Instruction:
Write each line out again exactly as written.

Material provided:
____

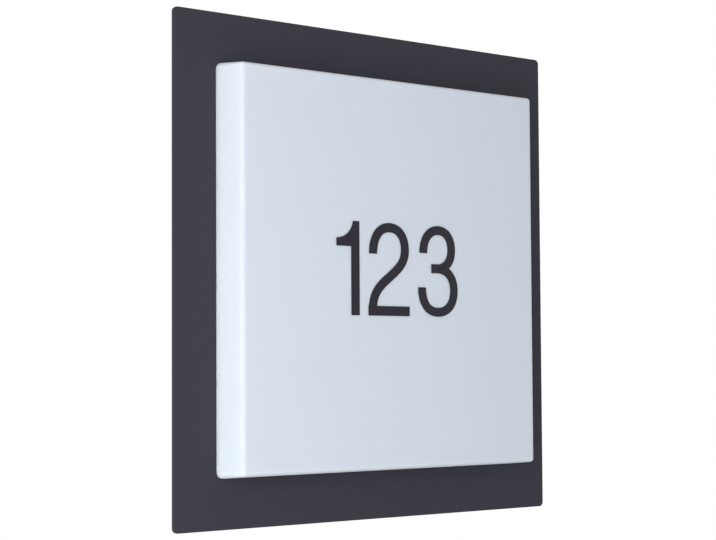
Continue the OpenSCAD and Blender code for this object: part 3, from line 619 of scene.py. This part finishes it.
lamp("side", (-1.25, -0.25, -0.12), 8.1, (0.99, 1.0, 0.91))
lamp("front", (-0.65, -0.80, -0.12), 8.5)

bm = bmesh.new()
angles = [math.tau * k / FLOOR_SIDES for k in range(FLOOR_SIDES)]
rings = [[bm.verts.new((r * math.cos(a), r * math.sin(a), FLOOR_Z)) for a in angles]
         for r in FLOOR_RADII]
bm.faces.new(rings[0])
for inner, outer in zip(rings, rings[1:]):
    for k in range(FLOOR_SIDES):
        j = (k + 1) % FLOOR_SIDES
        bm.faces.new((inner[k], outer[k], outer[j], inner[j]))
floor_mesh = bpy.data.meshes.new("floor")
bm.to_mesh(floor_mesh)
bm.free()
floor = bpy.data.objects.new("floor", floor_mesh)
bpy.context.scene.collection.objects.link(floor)
floor_shader = Shader("floor")
floor_shader.colour(floor_shader.between(floor_shader.noise(3.0, 2.0), (0.68, 0.68, 0.68),
                                         (0.72, 0.72, 0.72)))
floor_shader.set(Roughness=0.9, Specular_IOR_Level=0.1, Emission_Color=(1, 1, 1, 1))


def by_ray(tree, socket, lighting, seen):
    """One level for the rays that light things, another for those that show the background."""
    rays = tree.nodes.new("ShaderNodeLightPath")
    total = rays.outputs["Is Camera Ray"]
    for kind in ("Is Glossy Ray", "Is Transmission Ray"):
        most = tree.nodes.new("ShaderNodeMath")
        most.operation = "MAXIMUM"
        tree.links.new(total, most.inputs[0])
        tree.links.new(rays.outputs[kind], most.inputs[1])
        total = most.outputs[0]
    between = tree.nodes.new("ShaderNodeMapRange")
    between.inputs["To Min"].default_value = lighting
    between.inputs["To Max"].default_value = seen
    tree.links.new(total, between.inputs["Value"])
    tree.links.new(between.outputs["Result"], socket)


by_ray(floor_shader.tree, floor_shader.bsdf.inputs["Emission Strength"], lighting=0.0, seen=0.55)
floor_mesh.materials.append(floor_shader.mat)

world = bpy.data.worlds.new("world")
bpy.context.scene.world = world
world.use_nodes = True
background = world.node_tree.nodes["Background"]
background.inputs["Color"].default_value = (1, 1, 1, 1)
by_ray(world.node_tree, background.inputs["Strength"], lighting=0.49, seen=1.0)
bpy.context.scene.view_settings.view_transform = "Standard"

____

Task solution:
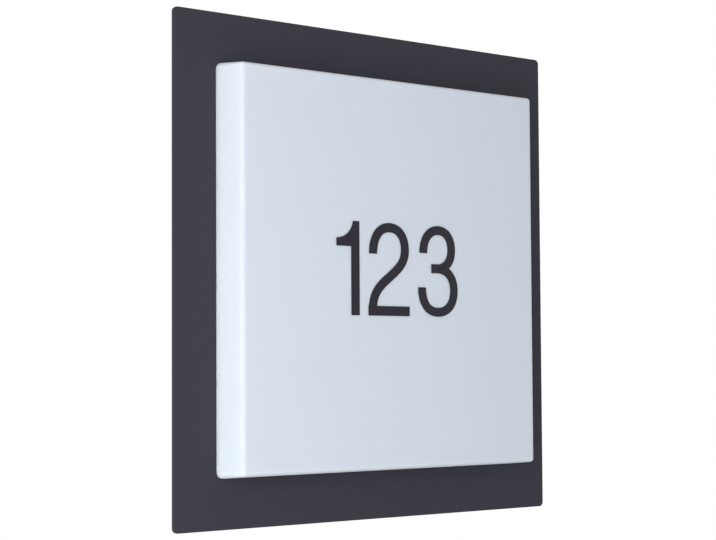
Continue the OpenSCAD and Blender code for this object: part 3, from line 619 of scene.py. This part finishes it.
lamp("side", (-1.25, -0.25, -0.12), 8.1, (0.99, 1.0, 0.91))
lamp("front", (-0.65, -0.80, -0.12), 8.5)

bm = bmesh.new()
angles = [math.tau * k / FLOOR_SIDES for k in range(FLOOR_SIDES)]
rings = [[bm.verts.new((r * math.cos(a), r * math.sin(a), FLOOR_Z)) for a in angles]
         for r in FLOOR_RADII]
bm.faces.new(rings[0])
for inner, outer in zip(rings, rings[1:]):
    for k in range(FLOOR_SIDES):
        j = (k + 1) % FLOOR_SIDES
        bm.faces.new((inner[k], outer[k], outer[j], inner[j]))
floor_mesh = bpy.data.meshes.new("floor")
bm.to_mesh(floor_mesh)
bm.free()
floor = bpy.data.objects.new("floor", floor_mesh)
bpy.context.scene.collection.objects.link(floor)
floor_shader = Shader("floor")
floor_shader.colour(floor_shader.between(floor_shader.noise(3.0, 2.0), (0.68, 0.68, 0.68),
                                         (0.72, 0.72, 0.72)))
floor_shader.set(Roughness=0.9, Specular_IOR_Level=0.1, Emission_Color=(1, 1, 1, 1))


def by_ray(tree, socket, lighting, seen):
    """One level for the rays that light things, another for those that show the background."""
    rays = tree.nodes.new("ShaderNodeLightPath")
    total = rays.outputs["Is Camera Ray"]
    for kind in ("Is Glossy Ray", "Is Transmission Ray"):
        most = tree.nodes.new("ShaderNodeMath")
        most.operation = "MAXIMUM"
        tree.links.new(total, most.inputs[0])
        tree.links.new(rays.outputs[kind], most.inputs[1])
        total = most.outputs[0]
    between = tree.nodes.new("ShaderNodeMapRange")
    between.inputs["To Min"].default_value = lighting
    between.inputs["To Max"].default_value = seen
    tree.links.new(total, between.inputs["Value"])
    tree.links.new(between.outputs["Result"], socket)


by_ray(floor_shader.tree, floor_shader.bsdf.inputs["Emission Strength"], lighting=0.0, seen=0.55)
floor_mesh.materials.append(floor_shader.mat)

world = bpy.data.worlds.new("world")
bpy.context.scene.world = world
world.use_nodes = True
background = world.node_tree.nodes["Background"]
background.inputs["Color"].default_value = (1, 1, 1, 1)
by_ray(world.node_tree, background.inputs["Strength"], lighting=0.49, seen=1.0)
bpy.context.scene.view_settings.view_transform = "Standard"